Select and copy out every line in the records containing "that".
:: Listed entries ::
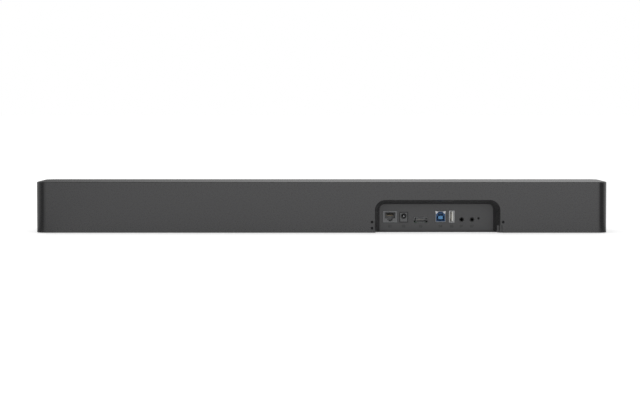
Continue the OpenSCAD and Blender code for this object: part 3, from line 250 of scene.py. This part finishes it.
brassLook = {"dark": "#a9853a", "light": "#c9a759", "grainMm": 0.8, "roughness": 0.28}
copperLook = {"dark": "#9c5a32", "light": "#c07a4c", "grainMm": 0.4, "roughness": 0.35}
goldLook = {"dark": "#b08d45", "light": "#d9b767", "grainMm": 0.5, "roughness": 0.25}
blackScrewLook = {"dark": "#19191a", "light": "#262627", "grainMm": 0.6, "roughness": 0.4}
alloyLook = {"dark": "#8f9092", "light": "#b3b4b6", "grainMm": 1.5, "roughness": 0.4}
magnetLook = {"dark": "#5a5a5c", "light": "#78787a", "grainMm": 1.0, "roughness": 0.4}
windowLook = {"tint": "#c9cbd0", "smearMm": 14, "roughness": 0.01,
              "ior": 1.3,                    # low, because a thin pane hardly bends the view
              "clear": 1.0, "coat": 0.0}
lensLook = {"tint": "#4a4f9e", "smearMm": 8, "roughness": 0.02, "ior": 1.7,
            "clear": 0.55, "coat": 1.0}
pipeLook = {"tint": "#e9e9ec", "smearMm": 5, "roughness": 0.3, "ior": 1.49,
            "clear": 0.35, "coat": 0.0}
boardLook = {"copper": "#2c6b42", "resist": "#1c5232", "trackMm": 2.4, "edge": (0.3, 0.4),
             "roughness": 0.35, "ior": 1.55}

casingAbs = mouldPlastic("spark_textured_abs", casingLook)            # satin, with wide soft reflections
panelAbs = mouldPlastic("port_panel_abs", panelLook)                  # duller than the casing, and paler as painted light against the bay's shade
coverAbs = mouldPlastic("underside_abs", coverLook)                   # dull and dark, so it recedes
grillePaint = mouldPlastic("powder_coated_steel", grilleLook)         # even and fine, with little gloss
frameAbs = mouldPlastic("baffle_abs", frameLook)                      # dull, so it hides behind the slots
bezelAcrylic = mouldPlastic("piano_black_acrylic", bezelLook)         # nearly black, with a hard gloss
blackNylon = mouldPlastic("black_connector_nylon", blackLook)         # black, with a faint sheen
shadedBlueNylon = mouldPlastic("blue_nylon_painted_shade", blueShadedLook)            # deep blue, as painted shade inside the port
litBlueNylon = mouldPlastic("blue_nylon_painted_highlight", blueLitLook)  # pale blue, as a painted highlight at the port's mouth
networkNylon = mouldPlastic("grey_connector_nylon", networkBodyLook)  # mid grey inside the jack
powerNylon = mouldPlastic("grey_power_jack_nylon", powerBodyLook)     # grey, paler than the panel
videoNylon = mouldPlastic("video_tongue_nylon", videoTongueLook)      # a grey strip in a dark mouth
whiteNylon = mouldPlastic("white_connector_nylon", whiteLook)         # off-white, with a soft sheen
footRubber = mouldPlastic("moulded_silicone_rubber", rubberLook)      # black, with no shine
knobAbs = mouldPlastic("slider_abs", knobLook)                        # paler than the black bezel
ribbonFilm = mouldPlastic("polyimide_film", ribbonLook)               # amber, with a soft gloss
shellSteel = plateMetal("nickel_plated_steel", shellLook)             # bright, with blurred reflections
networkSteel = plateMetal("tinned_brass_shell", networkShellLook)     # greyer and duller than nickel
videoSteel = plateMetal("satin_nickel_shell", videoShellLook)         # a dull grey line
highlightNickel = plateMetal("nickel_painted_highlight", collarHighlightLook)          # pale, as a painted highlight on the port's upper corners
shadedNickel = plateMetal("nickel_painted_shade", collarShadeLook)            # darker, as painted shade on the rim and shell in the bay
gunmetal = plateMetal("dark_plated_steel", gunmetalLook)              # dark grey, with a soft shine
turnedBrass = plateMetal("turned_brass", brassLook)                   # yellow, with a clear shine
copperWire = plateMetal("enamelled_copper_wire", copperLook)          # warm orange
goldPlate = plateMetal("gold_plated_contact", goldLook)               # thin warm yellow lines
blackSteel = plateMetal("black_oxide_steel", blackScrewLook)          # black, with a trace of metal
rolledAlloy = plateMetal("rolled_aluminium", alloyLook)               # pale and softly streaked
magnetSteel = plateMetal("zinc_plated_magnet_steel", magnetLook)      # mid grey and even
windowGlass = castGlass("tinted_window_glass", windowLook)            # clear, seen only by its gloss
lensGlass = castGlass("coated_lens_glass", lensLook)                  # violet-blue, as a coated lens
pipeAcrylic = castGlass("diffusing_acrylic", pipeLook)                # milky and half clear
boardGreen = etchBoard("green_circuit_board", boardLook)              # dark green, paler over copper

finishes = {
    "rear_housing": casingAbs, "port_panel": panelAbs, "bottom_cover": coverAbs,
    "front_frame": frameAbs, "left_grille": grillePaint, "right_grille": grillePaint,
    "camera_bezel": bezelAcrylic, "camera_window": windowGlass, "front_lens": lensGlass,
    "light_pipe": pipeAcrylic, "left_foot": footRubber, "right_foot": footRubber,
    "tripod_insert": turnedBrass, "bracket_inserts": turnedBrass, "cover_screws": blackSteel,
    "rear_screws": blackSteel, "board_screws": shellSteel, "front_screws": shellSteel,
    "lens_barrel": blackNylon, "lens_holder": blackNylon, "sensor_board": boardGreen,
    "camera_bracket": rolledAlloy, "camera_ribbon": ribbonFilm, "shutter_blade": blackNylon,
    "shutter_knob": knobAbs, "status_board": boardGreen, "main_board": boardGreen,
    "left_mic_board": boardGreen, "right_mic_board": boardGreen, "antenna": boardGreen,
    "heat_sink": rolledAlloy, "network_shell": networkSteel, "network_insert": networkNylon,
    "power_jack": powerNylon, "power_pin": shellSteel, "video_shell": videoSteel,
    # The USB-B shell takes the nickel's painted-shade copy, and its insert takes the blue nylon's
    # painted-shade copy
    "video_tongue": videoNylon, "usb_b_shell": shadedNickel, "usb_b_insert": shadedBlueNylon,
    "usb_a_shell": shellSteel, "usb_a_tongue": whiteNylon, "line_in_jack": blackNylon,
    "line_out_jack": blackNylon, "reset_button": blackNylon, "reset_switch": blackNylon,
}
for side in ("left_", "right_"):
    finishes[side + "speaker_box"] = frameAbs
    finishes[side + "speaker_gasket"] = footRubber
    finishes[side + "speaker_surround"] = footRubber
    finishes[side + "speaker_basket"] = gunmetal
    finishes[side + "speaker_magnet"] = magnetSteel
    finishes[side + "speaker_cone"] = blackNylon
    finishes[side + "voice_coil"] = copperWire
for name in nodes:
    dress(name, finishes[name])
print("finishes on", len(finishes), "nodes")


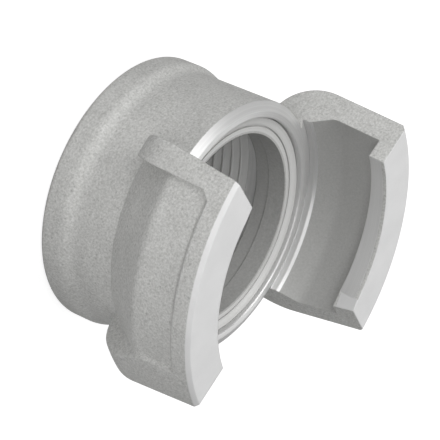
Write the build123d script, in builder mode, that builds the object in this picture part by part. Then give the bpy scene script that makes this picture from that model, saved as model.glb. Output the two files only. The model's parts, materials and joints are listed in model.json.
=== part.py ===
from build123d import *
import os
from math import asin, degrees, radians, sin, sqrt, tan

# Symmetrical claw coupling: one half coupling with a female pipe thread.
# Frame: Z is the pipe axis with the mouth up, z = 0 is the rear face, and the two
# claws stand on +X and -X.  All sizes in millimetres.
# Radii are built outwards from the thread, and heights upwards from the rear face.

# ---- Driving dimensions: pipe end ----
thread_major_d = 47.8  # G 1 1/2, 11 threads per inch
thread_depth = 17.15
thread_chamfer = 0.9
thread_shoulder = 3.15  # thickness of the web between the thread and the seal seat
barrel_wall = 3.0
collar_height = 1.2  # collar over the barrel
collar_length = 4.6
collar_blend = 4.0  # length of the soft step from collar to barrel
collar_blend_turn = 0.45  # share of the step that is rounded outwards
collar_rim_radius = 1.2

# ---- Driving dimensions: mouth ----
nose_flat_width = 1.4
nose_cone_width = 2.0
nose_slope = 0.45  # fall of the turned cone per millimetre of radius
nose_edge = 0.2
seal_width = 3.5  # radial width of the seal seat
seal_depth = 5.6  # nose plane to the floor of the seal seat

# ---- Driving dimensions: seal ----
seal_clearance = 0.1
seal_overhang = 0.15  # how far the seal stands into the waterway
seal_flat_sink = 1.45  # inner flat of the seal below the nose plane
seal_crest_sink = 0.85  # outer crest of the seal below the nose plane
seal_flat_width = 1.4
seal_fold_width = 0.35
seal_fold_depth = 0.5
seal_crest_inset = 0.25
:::
#### Answer to the task:
Write the build123d script, in builder mode, that builds the object in this picture part by part. Then give the bpy scene script that makes this picture from that model, saved as model.glb. Output the two files only. The model's parts, materials and joints are listed in model.json.
collar_blend_turn = 0.45  # share of the step that is rounded outwards